Solving a one-variable equation can end three ways: one answer, no answer, or any number works. Students simplify the equation step by step until they can tell which case they have.

Students solve equations that include fractions or decimals, distributing and combining terms to find the value of the variable.

Two equations with two unknowns can be solved together to find a single answer that satisfies both. Students find that one point by graphing, substituting, or eliminating a variable.

When two lines are graphed on the same grid, the point where they cross is the answer to both equations at once. Students learn to read that intersection as the solution that makes both rules true.

Students solve two equations together to find a single pair of numbers that satisfies both at once. They use algebra or a graph to find the answer, and sometimes spot the solution just by looking.

Students solve everyday problems that involve two unknowns at once, like finding the price of two items when you only know the total. They set up two equations and find the one answer that satisfies both.

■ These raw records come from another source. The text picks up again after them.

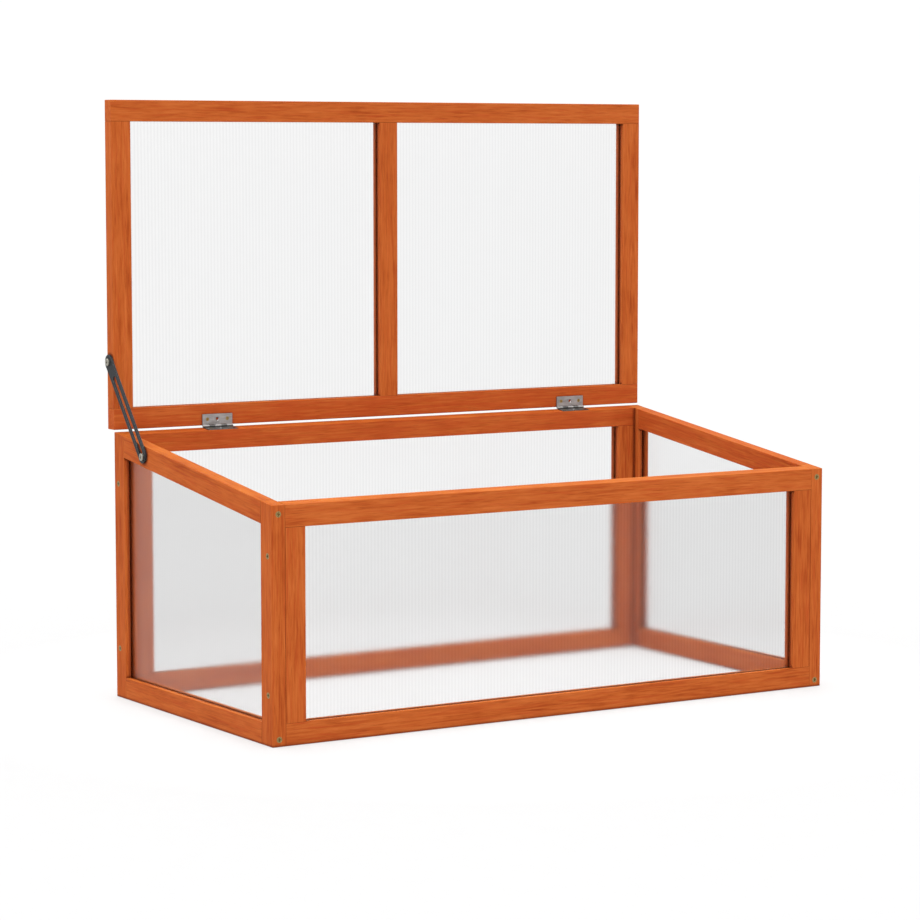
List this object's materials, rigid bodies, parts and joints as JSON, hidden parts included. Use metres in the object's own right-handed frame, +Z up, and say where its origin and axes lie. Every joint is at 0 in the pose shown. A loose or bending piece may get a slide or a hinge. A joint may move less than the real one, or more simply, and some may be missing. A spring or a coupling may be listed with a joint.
{
  "type": "cold frame",
  "caption": "Low bottomless wooden box with a sloping top, glazed with ribbed translucent panes, and a glazed lid hinged at the rear and held upright by a slotted stay.",
  "frame": {"origin": "on the ground, under the middle of the front bottom rail", "axes": "+X to the right seen from the front, +Y to the rear, +Z up; the lid is open and upright at rest"},
  "size_m": [0.906, 0.4805, 0.8408],
  "materials": {
    "stained_wood": "orange-brown stained softwood with fine grain, satin",
    "pane": "translucent twin-wall polycarbonate with fine upright flutes",
    "dowel": "plain turned hardwood",
    "brass_screw": "yellow zinc-plated, satin",
    "hinge_steel": "stamped zinc-plated steel, satin",
    "stay_coating": "dark slate grey powder coat",
    "zinc_hardware": "bright zinc plate"
  },
  "bodies": {
    "base": {"front_bottom_rail": "stained_wood", "front_top_rail": "stained_wood", "front_left_stile": "stained_wood", "front_right_stile": "stained_wood", "front_pane": "pane", "front_frame_dowels": "dowel", "rear_bottom_rail": "stained_wood", "rear_top_rail": "stained_wood", "rear_left_stile": "stained_wood", "rear_right_stile": "stained_wood", "rear_pane": "pane", "rear_frame_dowels": "dowel", "left_front_stile": "stained_wood", "left_rear_stile": "stained_wood", "left_bottom_rail": "stained_wood", "left_top_rail": "stained_wood", "left_pane": "pane", "hinge_base_leaf_left": "hinge_steel", "hinge_pin_left": "hinge_steel", "right_front_stile": "stained_wood", "right_rear_stile": "stained_wood", "right_bottom_rail": "stained_wood", "right_top_rail": "stained_wood", "right_pane": "pane", "hinge_base_leaf_right": "hinge_steel", "hinge_pin_right": "hinge_steel", "side_frame_screws": "brass_screw", "corner_screws": "brass_screw", "hinge_base_screws": "brass_screw", "stay_lower_screw": "zinc_hardware", "stay_lower_washer": "zinc_hardware"},
    "lid": {"lid_rear_rail": "stained_wood", "lid_front_rail": "stained_wood", "lid_left_stile": "stained_wood", "lid_right_stile": "stained_wood", "lid_mullion": "stained_wood", "lid_left_pane": "pane", "lid_right_pane": "pane", "lid_dowels": "dowel", "hinge_lid_leaf_left": "hinge_steel", "hinge_lid_leaf_right": "hinge_steel", "hinge_lid_screws": "brass_screw", "stay_upper_screw": "zinc_hardware", "stay_upper_washer": "zinc_hardware"},
    "stay": {"stay_arm": "stay_coating"}
  },
  "joints": [
    {"name": "lid_hinge", "type": "hinge", "parent": "base", "child": "lid", "pos_m": [0, 0.44795, 0.3778], "axis": [1, 0, 0], "range_deg": [0, 97.9]},
    {"name": "stay_pivot", "type": "hinge", "parent": "lid", "child": "stay", "pos_m": [-0.452, 0.46, 0.47405], "axis": [1, 0, 0], "range_deg": [-49, 0]}
  ],
  "couplings": [
    {"joint": "stay_pivot", "follows": "lid_hinge", "ratio": -0.5}
  ]
}
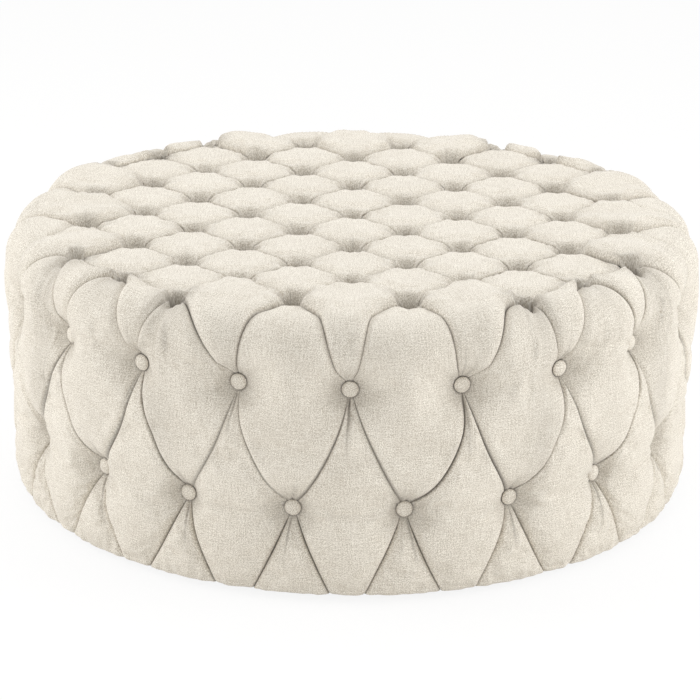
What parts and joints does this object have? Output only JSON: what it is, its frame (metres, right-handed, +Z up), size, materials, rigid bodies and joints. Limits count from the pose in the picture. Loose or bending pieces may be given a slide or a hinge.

Students look at two sets of data together, such as height and shoe size, to find out if a pattern connects them. They use scatter plots and tables to spot trends and describe what the relationship looks like.

Students read scatter plots to spot patterns between two sets of numbers, such as whether taller students tend to weigh more. They identify clusters, outliers, and whether the relationship follows a line or curves.

When a scatter plot's dots form a rough diagonal pattern, students draw a straight line through the middle of them. They then judge how well the line fits by checking how close most dots land to it.

Students use the equation of a trend line on a scatter plot to answer real questions, like predicting a person's height from their shoe size. They explain what the slope and starting point of the line mean in plain terms.

A two-way table sorts the same group of people by two categories at once, like sport played and grade level. Students build these tables, calculate percentages across rows or columns, and use those numbers to spot whether the two categories are connected.